Как мы уже знаем, Хайду был представителем старшего рода. Когда он вошел в возраст, Начин, повинуясь степным законам, признал его вождем. Тогда же, решив взять реванш над джалаирами, Хайду повел единоземцев на них и, разгромив, принудил признать свой сюзеренитет.

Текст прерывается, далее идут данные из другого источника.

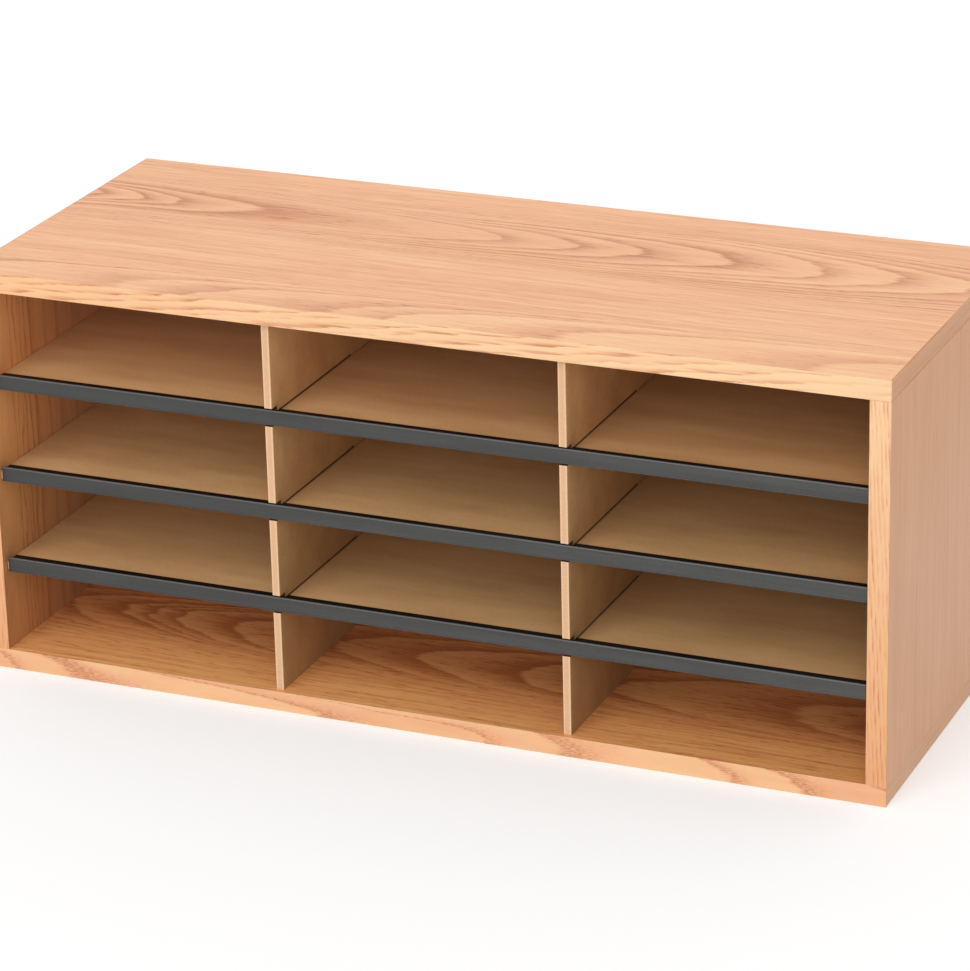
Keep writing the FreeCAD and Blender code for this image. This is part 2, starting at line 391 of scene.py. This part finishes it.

Все позволяет думать, что он расположил свой стан на бывших землях своего рода, то есть юго-восточнее горы Хэнтэй, близ священных истоков Онона и Керулена.
«Семьи различных племен, – сообщают нам китайские хроники, – одна вслед за другой пришли к нему (Хайду. – Е. С.), ища покровительства, и число его подданных возрастало с каждым днем». Это был именно тот тип владычества, характерного для кочевого общества, когда авторитет вождя ведет к объединению вокруг него развалившихся и обнищавших кланов, разоренных семей, ищущих заступничества, авантюристов, жаждущих кровавых схваток, лучников, рассчитывающих превратить меткость своих стрел в добычу и дань. По такой схеме позднее родится и империя самого Чингисхана. Государство же, созданное Хайду – самое первое в истории монголов, – явилось ее прообразом.
И монгольские сказители, и китайские летописцы, и персидские историки считали так и не ошиблись. Хайду, в самом деле, оказался тем первым человеком своей расы, за которым она признала титул хана, то есть царя. Некоторые даже величали его хаганом, императором. Однако присвоение этого сана, видимо, произошло посмертно, значительно позднее, иначе бы список завоевателей-чингисидов обязательно открывался именем их далекого предка.
С другой стороны, внезапное возвышение Хайду свидетельствует о поразительной непрочности этих кочевых империй, а также о том, что племя, доведенное до полного убожества через утрату пастбищ, уничтожение подрастающего поколения, похищение кобылиц, возрождается для новой демографической экспансии, как только его охотничьи угодья и поля ему не отмериваются более скупою рукой.
Что касается времени этих событий, то определить его точно, разумеется, невозможно. Однако нам представляется, что происходили они во второй трети XII столетия.[7]7
См. в Приложении генеалогию монгольских ханов.